Alexyz remembers, “I still remember how we hired a tempo and went around persuading villagers to participate in the first plants show in Siolim…” The rest is history. The school now has a Green Heritage Eco Club guided by Diego Pinto (a music teacher amongst other things), principal Fr. Paul, neighour Alexyz and other local residents. This is to say the 13 th Plants & Flowers Festival at SFX, Siolim, was a multi-extravanganza of an exhibition of all kinds of plants for the garden and home, nurseries with fruit and ornamental plants for viewing and sale e.g. Parijat Nursery in Chopdem (they have some beautiful good-luck bamboo plants), Garden Glory (all kinds of garden and gardening tools). There was a vegetarian cookery competition and a fancy dress competition with primary school students pretending to be corncob, tomato, radish, brinjal, pumpkin! In one classroom students were engaged in cooking vegetarian recipes, in another they were turning out paintings of familiar vegetables…and on a stage put up in the spacious school compound the older students presented eco-conscious skits with carrots and radishes in hand. The prizes comprised of decorative pottery made by the students.

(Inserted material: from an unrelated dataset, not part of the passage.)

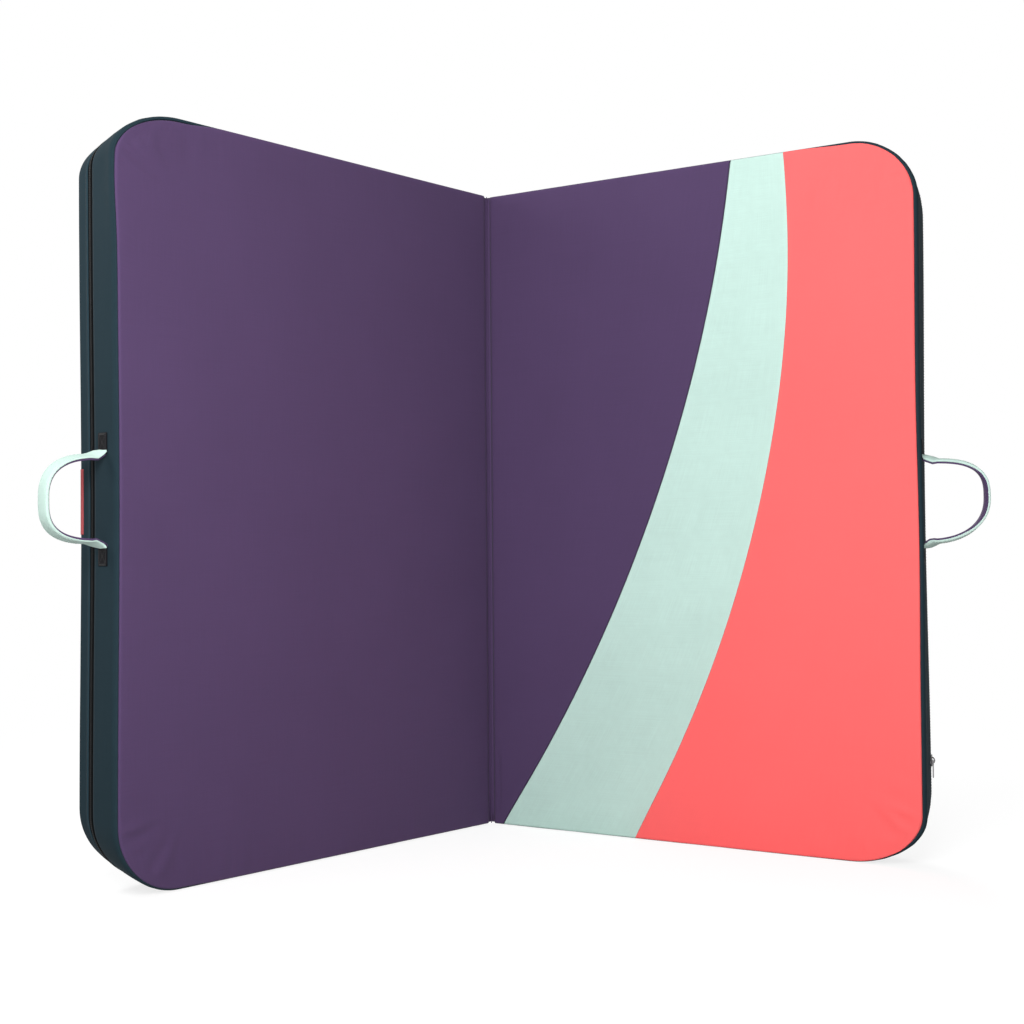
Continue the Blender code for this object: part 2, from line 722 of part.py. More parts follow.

I noted that they (students) are quite conscious of the fact that the Goan countryside and hillside is being systematically destroyed by open-cast mining, how mining has and continues to murder village farms and rivers. One student had created a tableau of one such horror mine; it deserved a prize, I thought. (Do you know that it is during the monsoon season that these mines literally strip away inches deep of soft, rain-soaked earth, to facilitate drilling and blasting of naked rock face when the dry days come??? The precious earth washes off into rivers…silting, polluting, killing them with hateful mining reject dumps.

LOCAL BAKERIES
NEEDLESS TO say I’ve decided to keep a date with SFX’s annual plants and flowers show henceforth. It is to the smiling Lourdes and Gabriel D’Souza of St. Sebastian’s Bakery, Siolim, I owe a debt of gratitude for introducing me to honest-to-goodness sheervodeo and choon and patodeo! A familiar couple in the village, they had a stall up at the show retailing Goan goodies ranging from potato bebinca, kokada, coconut bolina,doce da grao, sannam…he offered Alexyz and me a freshly made patodeo i.e. a soft steamed rice pancake rolled up with choon. Then I saw the silky white lacework of sheervodeo topped with choon and I was lost. And bought a whole lot of it to take home. Hey, school principals should make arrangements with local bakery caterers Lourdes and Gabriel to supply schoolchildren with freshly made Goan snacks like sheervodeo and choon, patodeo, sannam, savoury or godshe fau (fau or fov is blanched rice flakes, often called pohe in local parlance) by way of breakfast or mid-day snack.

If anybody were offering me sheervodeo and choon to go to school I’d go to school! Although, of course, it’s a disgraceful tragedy that in modern India children have to be tempted to go to school for the sake of a decent breakfast or snack. Poor little rich India if you know what I mean!

SHEERVODEO

(An incomparable fresh rice vermicelli food.)

Ingredients : 300 g parboiled rice (reddish parboiled local rice if you like); 150 g local palm jaggery (in comes in little dark pyramids in local stores or the Mapusa market); a few cardamom pods; 1 coconut (freshly grated).

Method : Soak the rice in water overnight. The next morning drain rice, grind with pinch of salt using as little water as possible so as to form a paste. Steam this paste. Pass this paste through a press (it’s worth investing in this local hand-operated sheervodeo press) so that it comes out as fine vermicelli or noodles…steam these vermecilli rounds for minutes or so. The sheervodeo may be served with choon (grated coconut mixed with powdered jaggery) or with coconut milk heated to dissolve the jaggery and thicken a bit (flavoured with cardamom). Choon is best. Enjoy.